Maldives Police Service, on Monday, summoned Ali Riza, the managing director of RIX Maldives Private Limited and parliamentary representative for Milandhoo constituency, for questioning.
A police spokesperson confirmed Riza was brought in for questioning "in response to an ongoing investigation by the police".
While the spokesperson did not comment on the nature of the investigation, it is believed to be in connection to an investigation opened against RIX Maldives for human trafficking.
The police announced earlier this Monday that a criminal investigation has been launched against RIX Maldives on suspicion of “exploitation and forced labor of migrant workers, facilitating human trafficking, failure to pay fees and payments entitled to the State on behalf of the migrant workers and violation of the rights of migrant workers”.
The investigation was launched in the wake of a violent strike staged by some of the 200 migrant workers employed by RIX Maldives in Bodufinolhu, an island under development as a tourist resort in B. Atoll.
In the violent strike which took place over months of unpaid wages, migrant workers employed by RIX Maldives, the project’s contractor, held local workers hostage and destroyed property. 19 migrant workers have been arrested in connection to the unrest.
In a statement on Sunday, the police said that RIX Maldives is suspected of using fraud to recruit a large number of migrant workers from overseas which suggests human trafficking.

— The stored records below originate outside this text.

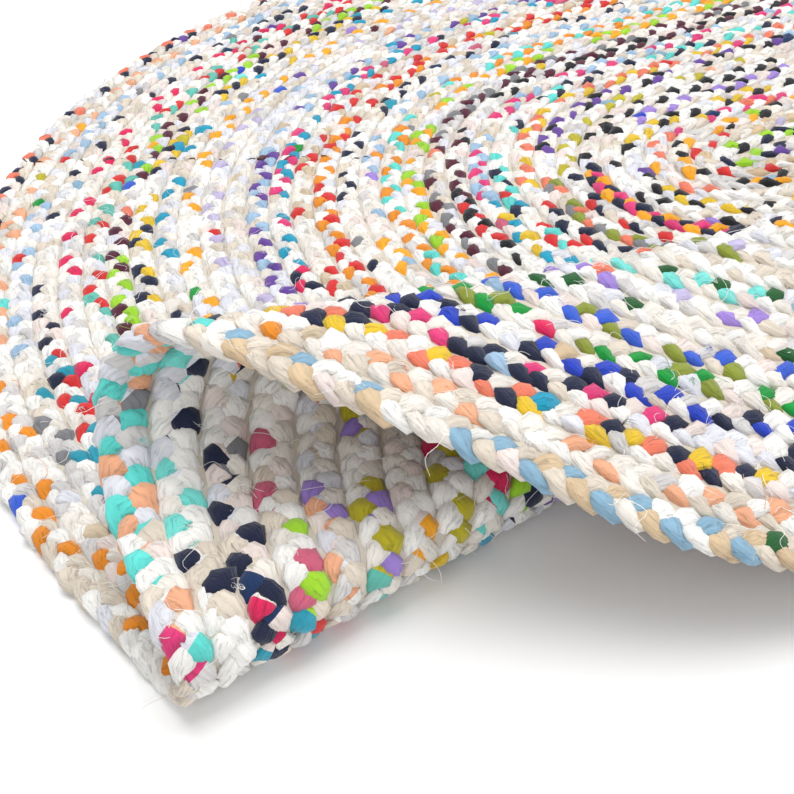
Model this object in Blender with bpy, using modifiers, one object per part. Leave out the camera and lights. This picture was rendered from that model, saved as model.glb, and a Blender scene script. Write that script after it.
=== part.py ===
"""An oval braided rug, flat on the floor, with one long side thrown back in an S fold.

Metres, +Z up. The rug's long axis is X, and the origin is the middle of its underside.
The side towards -Y lifts off the floor, turns over (the roll), goes back, turns over
again (the crest) and comes forward on top, so its free edge lies in front.
"""

from math import pi, radians

import bmesh
import bpy
import numpy as np

HALF_WIDTH = 0.61
HALF_STRAIGHT = 0.305  # half of the straight strip that the spiral is wound round
THICKNESS = 0.011
CORNER_FULLNESS = 0.095  # how far the folded corner stands out of a true half circle
CORNER_ANGLE = radians(42)
CORNER_SPREAD = radians(13.5)

FOLD_START = -0.12  # the y above which the rug is flat all along
COLUMNS = 30
FLAT_ROWS = 14
FOLDED_ROWS = 58

# Each bend runs across the rug from a first to a last line. The lines are given where they
# cross x = LEFT and x = RIGHT, and ease into their values at LAST towards the far end. The axis is
# the angle that the bend's axis makes with X, and the turn is positive where the sheet lifts.
LEFT, RIGHT, LAST, EASE = -0.85, -0.55, -0.38, 0.08
BENDS = (
    # first line's y     last line's y       axis  turn at      turn at
    # left    right      left    right             the left     the right   steps
    dict(first=(-0.245, -0.221), last=(-0.315, -0.284), axis=7, turn=(178, 191), steps=9),
    dict(first=(-0.360, -0.302), last=(-0.563, -0.422), axis=25, turn=(-166, -194), steps=10),
)


def smoothstep(low, high, x):
    """0 below low, 1 above high, and the usual cubic between them."""
    t = np.clip((x - low) / (high - low), 0, 1)
    return t * t * (3 - 2 * t)


def across(pair, x):
    """A value that runs straight from pair[0] at LEFT through pair[1] at RIGHT, and eases into
    its value at LAST over about EASE of length."""
    held = LAST - EASE * np.log1p(np.exp((LAST - x) / EASE))
    return pair[0] + (pair[1] - pair[0]) * (held - LEFT) / (RIGHT - LEFT)


def folded(x, y):
    """Where the flat rug's points (x, y) lie, as rows of X, Y, Z. Every bend is a fan of small
    turns, and each turns what lies beyond its line about the point of that line in the same
    column, so that a column keeps its length."""
    turns = []
    for bend in BENDS:
        first = across(bend["first"], x)
        last = across(bend["last"], x)
        turn = np.radians(across(bend["turn"], x)) / bend["steps"]
        axis = radians(bend["axis"]) * (1 - smoothstep(LAST, 0.8, x))
        for step in range(bend["steps"]):
            share = (step + 0.5) / bend["steps"]
            turns.append((first + (last - first) * share, axis, turn))

    px, py, pz = x.copy(), y.copy(), np.zeros_like(x)
    for line, axis, turn in reversed(turns):
        beyond = y < line
        along = (px - x) * np.cos(axis) + (py - line) * np.sin(axis)
        out = (line - py) * np.cos(axis) + (px - x) * np.sin(axis)
        turned_out = out * np.cos(turn) - pz * np.sin(turn)
        turned_up = out * np.sin(turn) + pz * np.cos(turn)
        px = np.where(beyond, x + along * np.cos(axis) + turned_out * np.sin(axis), px)
        py = np.where(beyond, line + along * np.sin(axis) - turned_out * np.cos(axis), py)
        pz = np.where(beyond, turned_up, pz)
    return np.stack([px, py, pz], axis=-1)


def left_end(y):
    """How far the half circle at the left reaches beyond its centre at height y: its radius is
    fuller round the folded corner, which lies CORNER_ANGLE below the long axis."""
    below = np.linspace(-pi / 2, pi / 2, 721)
    fuller = CORNER_FULLNESS * np.exp(-(((below - CORNER_ANGLE) / CORNER_SPREAD) ** 2))
    radius = HALF_WIDTH * (1 + fuller)
    return np.interp(-y, radius * np.sin(below), radius * np.cos(below))


def oval(across_share, y):
    """The flat rug's point at height y and at a share from its left edge (-1) to its right (1)."""
    left = HALF_STRAIGHT + left_end(y)
    right = HALF_STRAIGHT + np.sqrt(np.maximum(HALF_WIDTH**2 - y**2, 0))
    return (right - left) / 2 + across_share * (right + left) / 2


def rug_rows():
    """The y of every row of the sheet's grid: wide apart where it is flat, closer towards its
    far edge so that the outline is round, and close where it folds."""
    share = np.linspace(pi / 2, np.arcsin(FOLD_START / HALF_WIDTH), FLAT_ROWS + 1)[:-1]
    flat = HALF_WIDTH * np.sin(share)
    bent = np.linspace(FOLD_START, -HALF_WIDTH, FOLDED_ROWS)
    return np.concatenate([flat, bent])


def add_rug(collection):
    """The middle surface of the rug as a grid, which Solidify makes into the sheet."""
    rows = rug_rows()
    grid = bmesh.new()
    bmesh.ops.create_grid(grid, x_segments=COLUMNS, y_segments=len(rows) - 1, size=1)
    mesh = bpy.data.meshes.new("rug")
    grid.to_mesh(mesh)
    grid.free()

    corners = np.empty(len(mesh.vertices) * 3)
    mesh.vertices.foreach_get("co", corners)
    corners = corners.reshape(-1, 3)
    row = np.rint((1 - corners[:, 1]) / 2 * (len(rows) - 1)).astype(int)
    y = rows[row]
    x = oval(corners[:, 0], y)
    laid = folded(x, y)
    laid[:, 2] += THICKNESS / 2
    mesh.vertices.foreach_set("co", laid.ravel())
    mesh.update()

    rug = bpy.data.objects.new("rug", mesh)
    collection.objects.link(rug)
    sheet = rug.modifiers.new("Sheet", "SOLIDIFY")
    sheet.thickness = THICKNESS
    sheet.offset = 0
    sheet.use_even_offset = True
    mesh.shade_smooth()
    mesh.materials.append(braided_cotton())
    return rug


def braided_cotton():
    """Off-white cotton rag, matt, with no coloured strips at this size."""
    material = bpy.data.materials.new("braided_cotton")
    material.use_nodes = True
    shader = material.node_tree.nodes["Principled BSDF"]
    shader.inputs["Base Color"].default_value = (0.68, 0.64, 0.59, 1)
    shader.inputs["Roughness"].default_value = 0.9
    shader.inputs["Metallic"].default_value = 0
    return material


for left_over in list(bpy.data.objects):
    bpy.data.objects.remove(left_over)

braided_rug = bpy.data.collections.new("braided_rug")
bpy.context.scene.collection.children.link(braided_rug)
add_rug(braided_rug)
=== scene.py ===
"""An oval braided rug of cotton rag, one long side folded back over itself in an S fold.

Every strand of the braid is there: each is laid as a tube along the rounds of the flat rug,
and the whole flat rug is then folded the way the rug lies.
"""

import bpy
import numpy as np
from mathutils import Matrix


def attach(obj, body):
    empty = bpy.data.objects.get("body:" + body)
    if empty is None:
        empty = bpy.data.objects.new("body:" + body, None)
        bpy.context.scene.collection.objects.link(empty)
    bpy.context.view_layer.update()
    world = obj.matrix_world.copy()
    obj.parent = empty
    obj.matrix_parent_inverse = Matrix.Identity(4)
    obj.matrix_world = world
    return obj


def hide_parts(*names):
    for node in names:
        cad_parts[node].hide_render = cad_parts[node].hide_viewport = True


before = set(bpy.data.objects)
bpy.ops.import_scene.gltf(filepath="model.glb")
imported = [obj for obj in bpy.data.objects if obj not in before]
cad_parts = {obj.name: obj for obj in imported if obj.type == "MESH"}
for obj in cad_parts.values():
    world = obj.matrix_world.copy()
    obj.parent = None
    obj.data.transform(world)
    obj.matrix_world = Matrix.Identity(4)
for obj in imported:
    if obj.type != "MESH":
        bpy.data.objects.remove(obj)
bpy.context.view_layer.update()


# --- The lie of the sheet ---
# The laced oval is soft enough to fold. Its side towards -Y lifts off the floor, turns over (the
# roll), goes back, turns over again (the crest), and comes forward on top. Everything below is
# laid out on the flat oval first and folded together.

HALF_WIDTH = 0.61
HALF_STRAIGHT = 0.305
MIDDLE = 0.0055  # height of the sheet's middle surface above the floor
CORNER_FULLNESS = 0.095  # how far the folded corner stands out of a true half circle
CORNER_ANGLE, CORNER_SPREAD = np.radians(42), np.radians(13.5)

# Each bend runs across the rug from a first to a last line. The lines are given where they cross
# x = LEFT and x = RIGHT, and ease into their values at LAST towards the far end. The axis is the
# angle that the bend's axis makes with X, and the turn is positive where the sheet lifts.
LEFT, RIGHT, LAST, EASE = -0.85, -0.55, -0.38, 0.08
AXES_LEVEL = 0.8  # the x where the bends' axes have eased into the rug's long axis
BENDS = (
    # first line's y     last line's y       axis  turn at      turn at
    # left    right      left    right             the left     the right   steps
    dict(first=(-0.245, -0.221), last=(-0.315, -0.284), axis=7, turn=(178, 191), steps=9),
    dict(first=(-0.360, -0.302), last=(-0.563, -0.422), axis=25, turn=(-166, -194), steps=10),
)
ROLL, CREST = (-0.280, -0.252), (-0.461, -0.362)  # middle lines, at LEFT and RIGHT
FINER = 3  # each bend's steps are cut into this many, so that the strands curve smoothly


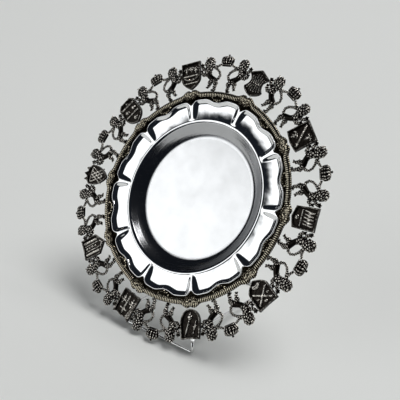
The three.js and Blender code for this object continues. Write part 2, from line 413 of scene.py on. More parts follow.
def chain(*joints, mid=MID, flat=1.4, pattern="smooth"):
    """A limb through joints (x, y, radius). Its depth either side of mid is at most flat."""
    return {"joints": joints, "mid": mid, "flat": flat, "pattern": pattern}


def unit_ball():
    """Points and faces of a ball of radius 1."""
    build = bmesh.new()
    bmesh.ops.create_icosphere(build, subdivisions=2, radius=1)
    points = np.array([vertex.co for vertex in build.verts])
    faces = np.array([[vertex.index for vertex in face.verts] for face in build.faces])
    build.free()
    return points, faces


BALL_POINTS, BALL_FACES = unit_ball()


def limb_balls(limb):
    """Centres and half-sizes of the balls that fill a limb."""
    joints = limb["joints"]
    for (x1, y1, r1), (x2, y2, r2) in zip(joints, joints[1:]):
        steps = max(1, math.ceil(math.hypot(x2 - x1, y2 - y1) / (0.3 * min(r1, r2))))
        for t in np.linspace(0, 1, steps + 1):
            radius = r1 + t * (r2 - r1)
            centre = (x1 + t * (x2 - x1), y1 + t * (y2 - y1), limb["mid"])
            yield np.array(centre), np.array((radius, radius, min(radius, limb["flat"])))


def limb_mesh(limbs):
    """One skin over all the limbs."""
    balls = [ball for limb in limbs for ball in limb_balls(limb)]
    points = np.concatenate([centre + size * BALL_POINTS for centre, size in balls])
    faces = np.concatenate([BALL_FACES + i * len(BALL_POINTS) for i in range(len(balls))])
    rough = bpy.data.meshes.new("limbs")
    rough.from_pydata(points.tolist(), [], faces.tolist())
    holder = bpy.data.objects.new("limbs", rough)
    bpy.context.scene.collection.objects.link(holder)
    remesh = holder.modifiers.new("remesh", "REMESH")
    remesh.mode = "VOXEL"
    remesh.voxel_size = FIGURE_VOXEL
    made = bpy.data.meshes.new_from_object(holder.evaluated_get(bpy.context.evaluated_depsgraph_get()))
    bpy.data.objects.remove(holder)
    return made


def along_limb(points, limb):
    """For each point: its distance from the limb's surface, and its place along and across the limb."""
    joints = limb["joints"]
    best = np.full(len(points), 1e9)
    reach = np.zeros(len(points))
    side = np.zeros(len(points))
    travelled = 0.0
    for (x1, y1, r1), (x2, y2, r2) in zip(joints, joints[1:]):
        start, step = np.array((x1, y1)), np.array((x2 - x1, y2 - y1))
        length = np.linalg.norm(step)
        offset = points[:, :2] - start
        t = np.clip(offset @ step / length ** 2, 0, 1)
        gap = np.linalg.norm(offset - t[:, None] * step, axis=1) - (r1 + t * (r2 - r1))
        closer = gap < best
        best = np.where(closer, gap, best)
        reach = np.where(closer, travelled + t * length, reach)
        across = (offset[:, 0] * step[1] - offset[:, 1] * step[0]) / length
        side = np.where(closer, across, side)
        travelled += length
    return best, reach, side


def curl_seeds(centre, radius, spacing):
    """Points spread evenly over a disc, for curls of hair."""
    count = int((radius / spacing) ** 2 * 3.2)
    golden = math.pi * (3 - math.sqrt(5))
    seeds = []
    for i in range(count):
        reach = radius * math.sqrt((i + 0.5) / count)
        seeds.append((centre[0] + reach * math.cos(i * golden), centre[1] + reach * math.sin(i * golden)))
    return seeds


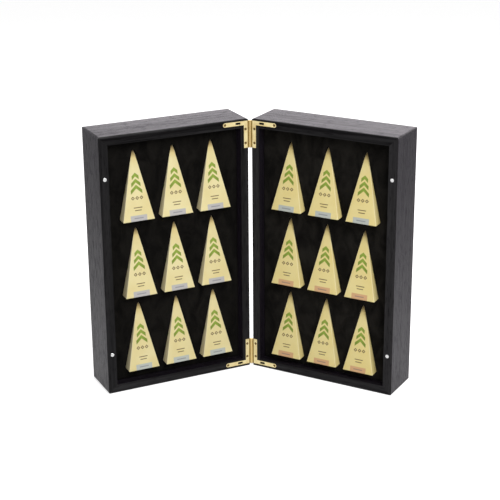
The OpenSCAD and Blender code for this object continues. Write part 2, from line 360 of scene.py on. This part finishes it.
def easedCopy(node, width, steps, material, slot):
    # the node's own solid, its triangles merged into whole faces and its sharp edges rounded by width
    shape = bmesh.new()
    shape.from_mesh(nodes[node].data)
    bmesh.ops.remove_doubles(shape, verts=shape.verts, dist=eased["merge"])
    bmesh.ops.dissolve_limit(shape, angle_limit=eased["level"], verts=shape.verts, edges=shape.edges)
    mesh = bpy.data.meshes.new(node + "_eased")
    shape.to_mesh(mesh)
    shape.free()
    custom = mesh.attributes.get("custom_normal")
    if custom:
        mesh.attributes.remove(custom)
    mesh.materials.clear()
    mesh.materials.append(material)
    mesh.polygons.foreach_set("use_smooth", np.full(len(mesh.polygons), True))
    piece = bpy.data.objects.new(node + "_eased", mesh)
    bpy.context.scene.collection.objects.link(piece)
    ease = piece.modifiers.new("eased edges", "BEVEL")
    ease.width = width
    ease.segments = steps
    ease.limit_method = "ANGLE"
    ease.angle_limit = eased["sharp"]
    ease.harden_normals = True
    ease.use_clamp_overlap = True
    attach(piece, bodyOf(node))
    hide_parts(node)


wood = {
    "dark": (0.0022, 0.0019, 0.0022, 1),
    "light": (0.0085, 0.0075, 0.0088, 1),
    "poreColour": (0.002, 0.002, 0.002, 1),
    "bloom": 0.05,                      # weight of the lacquer's violet bloom
    "bloomSoft": 0.4,                   # its roughness
    "bloomTint": (0.8, 0.55, 1.0, 1),
    "gloss": 0.24,                      # roughness of the satin lacquer before the grain adds its own
    "reflect": 0.22,                    # how strongly the lacquer mirrors
    "uprightContrast": 0.3,             # how much that changes over the upright boards, of 1
    "acrossContrast": 0.7,              # and over the top and bottom boards
    "streaks": (190.0, 5.0, 5.0, 0.62, 0.25),   # to the metre across the grain and along it, then the
    "pores": (950.0, 70.0, 2.0, 0.5),           # noise's detail, roughness and distortion
    "figure": (14.0, 1.6, 3.0, 0.5, 0.6),
    "contour": (0.38, 0.62),            # noise over which the tone goes from dark to light
    "poreEdge": (0.56, 0.66),           # and over which a pore sinks in
    "poreDepth": 0.12 * mm,
    "ridge": 0.6 * mm,                  # height of the grain's ridges
}


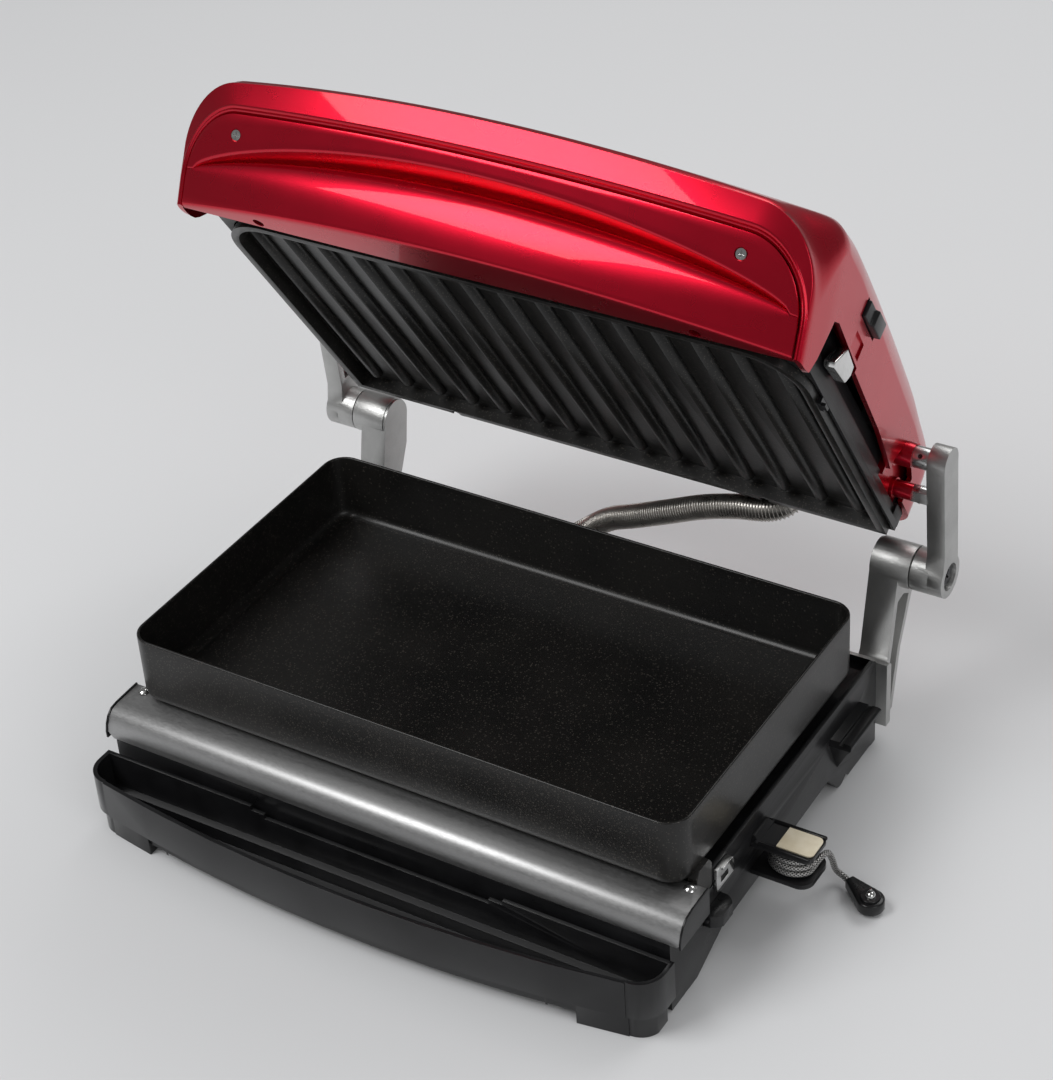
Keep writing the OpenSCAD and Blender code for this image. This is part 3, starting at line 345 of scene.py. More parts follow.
looks = {
    "red": redPaint(),
    "black": blackPlastic("blackPlastic", 0.3, 0.06, 0.00004),
    "tray": blackPlastic("trayPlastic", 0.2, 0.2, 0.00002),
    "frame": blackPlastic("framePlastic", 0.4, 0.05, 0.00006, (0.008, 0.008, 0.0085), (0.015, 0.015, 0.016)),
    "button": blackPlastic("buttonPlastic", 0.3, 0.2, 0.00003, (0.005, 0.005, 0.0055), (0.011, 0.011, 0.012)),
    "trim": brushedMetal("trimSteel", (0.5, 0.5, 0.5), (420.0, 1300.0, 1300.0), 0.43, 0.00003),
    "reflector": brushedMetal("reflectorSteel", (0.58, 0.57, 0.55), (30.0, 900.0, 900.0), 0.3, 0.00003),
    "element": heatedSteel(),
    "rubber": softRubber("feetRubber", (0.018, 0.018, 0.018), (0.035, 0.034, 0.033), 0.7),
    "cast": castMetal("castAlloy", (0.6, 0.6, 0.59), 0.37),
    "polished": brushedMetal("polishedSteel", (0.8, 0.8, 0.79), (160.0, 400.0, 160.0), 0.14, 0.00001),
    "satin": brushedMetal("satinSteel", (0.72, 0.72, 0.715), (160.0, 400.0, 160.0), 0.3, 0.00001),
    "screw": castMetal("darkScrew", (0.1, 0.1, 0.105), 0.34),
    "pad": softRubber("creamPad", (0.66, 0.58, 0.42), (0.78, 0.71, 0.56), 0.55),
    "braid": braidedSteel(),
    "hose": brushedMetal("hoseSteel", (0.56, 0.535, 0.5), (120.0, 120.0, 120.0), 0.3, 0.00001),
    "pan": panCoating("panCoating", 0.1),
    "plate": panCoating("plateCoating", 0.2),
}
print("materials ready")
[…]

The company is suspected of seeking migrant workers believed to be victims of human trafficking from Maldivian islands, taking them under the company’s employment, transporting them between islands, exploiting the vulnerability and dire constraints of migrant workers, and forcing them to labor and withholding their wages over a long period of time.
The company is also suspected of coercing and intimidating the workers who ask for their wages, dismissing them, and sending them back to the greater Male’ region.
In an interview to Sun following the strike on Thursday, Riza said that the workers have not been paid their wages in four months, and that the company had been unable to pay the wages due to the coronavirus crisis.
However, the Public Interest Law Center (PILC), which is providing free legal aid to the migrant workers in Bodufinolhu, said that some of the workers – both local and migrant – have not been paid their salaries in six months.
The monthly wage of the majority of the migrant workers ranges between MVR 4,000 to MVR 7,000.
RIX Maldives has also stated that the company was unable to pay the wages because it is owed payments by the resort’s developer Seal Maldives – a claim which Seal Maldives denies.
Seal Maldives’ legal representative, Advocacy Chambers has stated that it is the responsibility of the contractor to pay wages to its employees, and that while the contract between Seal Maldives and RIX Maldives stipulates paying the contractor at the rate of MVR 7,000, the company has paid well over MVR 21 million to RIX Maldives.
Transparency Maldives has issued a statement urging the Maldivian government to investigate the issues that led to the unrest in Bodufinolhu and take legal action against those who violated the rights of the migrant workers instead of re-victimizing them.